Responsible Cloud?

More than a tech buzzword, the Cloud is changing the way we do business. Find out how you can harness its capabilities to push your organisation to its fullest potential.

By Gary Kinsley, Vice President, CloudFX

 

The beauty of the IT industry is its ability to regularly create wonderful new terms and acronyms that define how our lives will all be changed by the latest must-have innovations. One such recent concept is the already much-used term ‘Cloud computing.’ For what it’s worth, while this term is fashionably used to describe pretty much anything IT related at the moment, the concept is very definitely here to stay and will reshape the way we work and play. Moreover, Cloud is a very responsible way to... compute!

 

Cloud technically means three things: Infrastructure, Platform and Software—all being offered as a Service. These are respectively written as ‘IaaS,’ ‘PaaS’ and ‘SaaS.’ In essence, the Cloud concept provides for these three ‘layers’ of computing services to be delivered to users in a hosted and managed environment, saving the user (Governments and Enterprises large and small) from actually having to buy the computer hardware and software licences. Sometimes, they are referred to as ‘private Cloud,’ sometimes ‘public Cloud’ and, when combined, ‘hybrid Cloud.’

 

Cloud touches us all today—Dropbox, Facebook, LinkedIn, iCloud, most games and many, many business applications we all use today are applications or services that are hosted in the Cloud. The benefit to consumers is that the service can be paid for as it is used, saving on the upfront cost of capital expenditure. However, the real beauty of a Cloud model and the reason for the applicability to responsibility is that computing infrastructure can be much more efficiently used by allowing multiple users, or ‘tenants,’ to share a common virtual computing infrastructure.

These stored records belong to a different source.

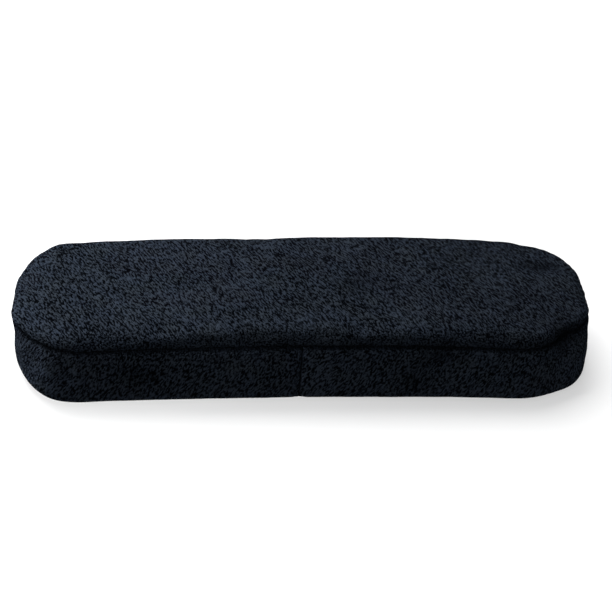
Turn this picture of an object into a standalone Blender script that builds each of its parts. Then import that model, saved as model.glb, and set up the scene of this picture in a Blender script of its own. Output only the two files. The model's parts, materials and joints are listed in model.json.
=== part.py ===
"""Chair armrest pad: a foam block in a zipped plush cover, with two hook-and-loop straps under it.

The pad lies along X with its front at -Y, and stands on Z = 0 on the rolled lower rim of its cover.
The underside is dished inside that rim, and the closed straps lie in the dish.
"""

import math

import bmesh
import bpy
from mathutils import Matrix, Vector

MM = 0.001

# The cushion
PAD_LENGTH = 260 * MM
PAD_WIDTH = 87 * MM
PAD_HEIGHT = 35.6 * MM
CORNER_RADIUS = 33 * MM  # of the outline, seen from above
TOP_SEAM_DROP = 6.6 * MM  # from the top face to the seam round it
TOP_ROLL_DEPTH = 5 * MM  # how far in the rounded top edge reaches
LOWER_ROLL_DEPTH = 4.5 * MM
LOWER_ROLL_HEIGHT = 6 * MM
RIM_WIDTH = 2 * MM  # the flat ring that the pad stands on
DISH_SLOPE = 2.5 * MM  # run of the slope from the rim up to the underside
COVER_THICKNESS = 1.4 * MM
GAP = 0.3 * MM  # between pieces that touch

# The zip, in the straight stretch of the rear wall
ZIP_SECTION_INSET = 9 * MM  # from the outline's corner to the end of the rear strips
ZIP_MARGIN = 3 * MM  # from the zip's end to the end of the rear strips
ZIP_SLOT = 6 * MM  # opening between the two rear strips
TAPE_MARGIN = 0.45 * MM  # a tape stops this short of the wall's rounded edges
TAPE_THICKNESS = 0.5 * MM
TAPE_TAIL = 7 * MM  # tape past the zip's end, behind the side bands
COIL_CHANNEL = 1.1 * MM  # between the two coils, where the slider's post runs
COIL_WIDTH = 1.2 * MM
COIL_THICKNESS = 1.2 * MM
COIL_PITCH = 1.6 * MM
COIL_TOOTH = 0.5 * MM  # how far a tooth stands out of its coil's spine
STOP_LENGTH = 2 * MM
SLIDER_LENGTH = 7 * MM
SLIDER_WIDTH = 5.2 * MM
SLIDER_WING = 0.7 * MM  # thickness of each of its two plates
SLIDER_POST_LENGTH = 2 * MM
SLIDER_CLEARANCE = 0.2 * MM  # on each side of the post
SLIDER_STANDOFF = 1.5 * MM  # from the closed slider to the top stops
CROWN_LENGTH = 4.4 * MM  # the bridge that holds the pull tab
CROWN_LEG = 0.7 * MM
CROWN_WIDTH = 1.6 * MM
CROWN_HEIGHT = 2.35 * MM
PULL_LENGTH = 17 * MM
PULL_WIDTH = 5 * MM
PULL_THICKNESS = 0.8 * MM
PULL_LIFT = 1.05 * MM  # the pull tab's axis above the slider's face
PULL_EYE_LENGTH = 2.75 * MM
PULL_EYE_WIDTH = 2.4 * MM
PULL_BAR = 0.9 * MM  # the bar under the crown

# The straps: each is a loop strap sewn on at the front and a hook strap sewn on at the rear
STRAP_FROM_END = 65 * MM  # from the pad's end to a strap's middle
STRAP_WIDTH = 25 * MM
HOOK_STRAP_THICKNESS = 0.9 * MM
LOOP_STRAP_THICKNESS = 1.1 * MM
HOOK_PATCH_THICKNESS = 0.7 * MM
PATCH_MARGIN = 1 * MM  # from the hook patch to the strap's edges
SEWN_END = 8 * MM  # length of a strap's stitched end
SEWN_END_MARGIN = 0.7 * MM  # from a stitched end to the underside's edge
FOLD_LENGTH = 1.8 * MM  # between a stitched end and the strap's hinge line
STRAP_TIP_MARGIN = 0.8 * MM  # a loop strap stops this short of the pad's middle
STEP_RUN = 5 * MM  # the hook strap steps down below the loop strap along this run
GRIP_THICKNESS = 0.4 * MM  # the raised anti-slip print on the underside
GRIP_MARGIN = 3 * MM

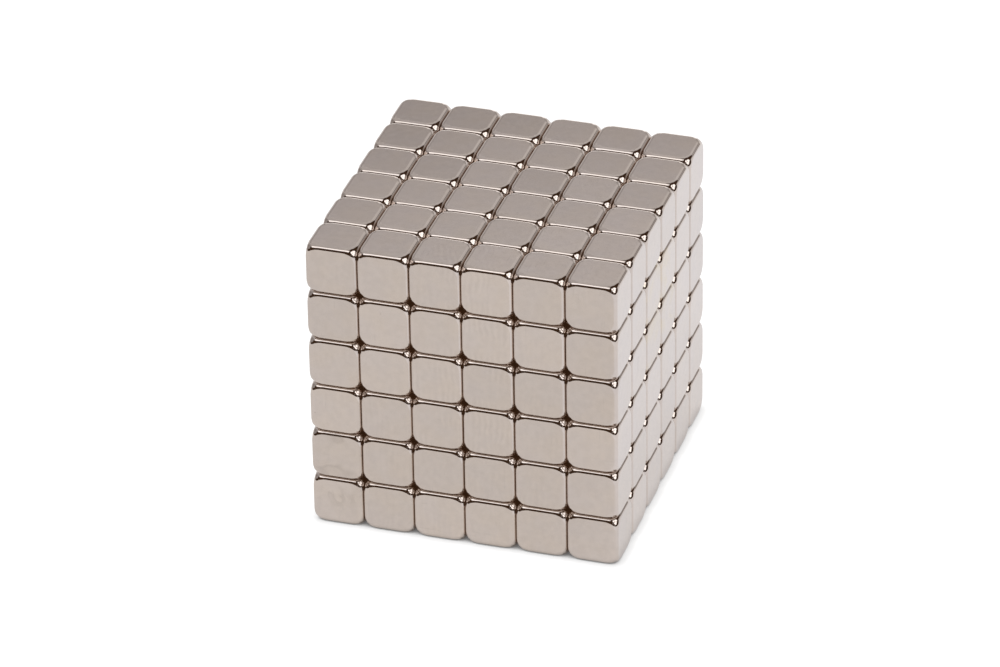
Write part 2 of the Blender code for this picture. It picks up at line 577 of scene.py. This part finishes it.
def mark_magnet(piece, column, row, layer, chance):
    """Lapping shows most in the middle of the front; the front left foot is smudged; the right is
    stained."""
    on_front, on_left, on_right = row == 1, column == 1, column == MAGNETS_PER_SIDE
    piece[LAPPED] = chance.uniform(*LAPPED_RANGE)
    if on_front and column in LAPPED_COLUMNS and layer >= LAPPED_FROM_LAYER:
        piece[LAPPED] = 1.0
    piece[SMUDGED] = float(on_front and on_left and layer <= SMUDGED_TO_LAYER)
    piece[STAINED] = float(on_right and row in STAINED_ROWS and layer in STAINED_LAYERS)


def finish_piece(piece, node):
    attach(piece, node)
    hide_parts(node)


def join_root_rod(parts):
    """The rod that the rest is stacked on is one piece."""
    rod = parts[0]
    for part in parts:
        part.data = part.data.copy()
    with bpy.context.temp_override(active_object=rod, selected_editable_objects=parts):
        bpy.ops.object.join()
    rod.name = "nickel_" + ROOT_ROD
    finish_piece(rod, ROOT_ROD)


def make_floor(material):
    (x0, y0), (x1, y1) = TABLE_LOW, TABLE_HIGH
    corners = [(x0, y0, 0), (x1, y0, 0), (x1, y1, 0), (x0, y1, 0)]
    mesh = bpy.data.meshes.new("table_top")
    mesh.from_pydata(corners, [], [(0, 1, 2, 3)])
    floor = bpy.data.objects.new("table_top", mesh)
    bpy.context.scene.collection.objects.link(floor)
    floor.location.z = CUBE_LOW.z - TABLE_GAP
    floor.data.materials.append(material)


def make_camera():
    data = bpy.data.cameras.new("camera")
    data.lens = CAMERA_LENS
    data.sensor_width = CAMERA_SENSOR
    data.clip_start, data.clip_end = CAMERA_CLIP
    camera = bpy.data.objects.new("camera", data)
    bpy.context.scene.collection.objects.link(camera)
    azimuth, elevation = CAMERA_AZIMUTH, CAMERA_ELEVATION
    back = Vector((math.sin(azimuth) * math.cos(elevation),
                   -math.cos(azimuth) * math.cos(elevation), math.sin(elevation)))
    right = Vector((math.cos(azimuth), math.sin(azimuth), 0))
    up = back.cross(right)
    target = CUBE_CENTRE + right * CAMERA_ASIDE + up * CAMERA_ABOVE
    camera.location = target + back * CAMERA_DISTANCE
    camera.rotation_mode = "QUATERNION"
    camera.rotation_quaternion = Quaternion(-back, CAMERA_ROLL) @ (-back).to_track_quat("-Z", "Y")
    bpy.context.scene.camera = camera


def main():
    scene = bpy.context.scene
    scene.view_settings.view_transform = "Standard"
    scene.cycles.max_bounces = MAX_BOUNCES
    scene.cycles.glossy_bounces = GLOSSY_BOUNCES
    make_camera()
    studio()
    make_floor(white_paper())
    in_root = make_magnets(magnet_mesh("nickel_magnet"), nickel())
    join_root_rod(in_root)


main()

In addition, Cloud tenanting and orchestration of services means that, if applied properly, the productivity benefits in a business environment can be significantly enhanced.
 
This presents a unique opportunity for the Chief Information Officer (CIO) of companies to structure the IT department around the concept of providing a Cloud brokerage service to all other departments within the organisation. Progressive CIO’s are developing this concept already. Rather than having the different departments or Business Units (BUs) pay cloud providers such as Google or Amazon Web Services for hosted applications, SaaS and data storage out of their own operating expenses (OpEx)—and perhaps not getting the cost benefits of scale—CIOs can now provide a self-serve Cloud brokerage service that provides the BUs with the desired services while providing optimal service levels, all within an sensible cost framework.
 
The winners therefore are the companies whose CIOs proactively embrace Cloud services by driving their IT departments to offer a brokered Cloud service, governed by migration policies for the BUs within a secure, structured service delivery framework—public, private or hybrid. Moreover, the beneficiaries in the IT supply chain are the Channel Partners capable of consulting on and assisting in the delivery of such Cloud migration and business innovation services. This means Channel Partners must increasingly evolve into providing vertical business specialisations. Generalist Channel Partners are likely to struggle at the expense of Domain Expert Channel Partners, selling into specific departments focused on their unique business function, and the Cloud service providers themselves who win on scale. This furthermore facilitates the workgroup and collaboration concept of users and Cloud business models, whereby the well-placed Channel Partner is a trusted advisor and is therefore well entrenched in their customers.
 
Smart CIOs and BU heads making informed decisions on the technology available to them to best operate their businesses will increasingly use the expertise of specialist Cloud consultants to assist with transition and Cloud migration services, and the expertise of domain specialists in their given field will be needed. Identifying Cloud-skilled consultants is thus a must, as is engaging domain experts around given industries that can no longer rely on hardware and software licences to maintain their business validity. They can sell their industry specialisations either in partnership with the Cloud consultants and Cloud service providers, or / and as application service providers in their own rights (purveyors of SaaS).
 
In an industry dominated by clever, young mavericks, IT is suddenly looking remarkably responsible.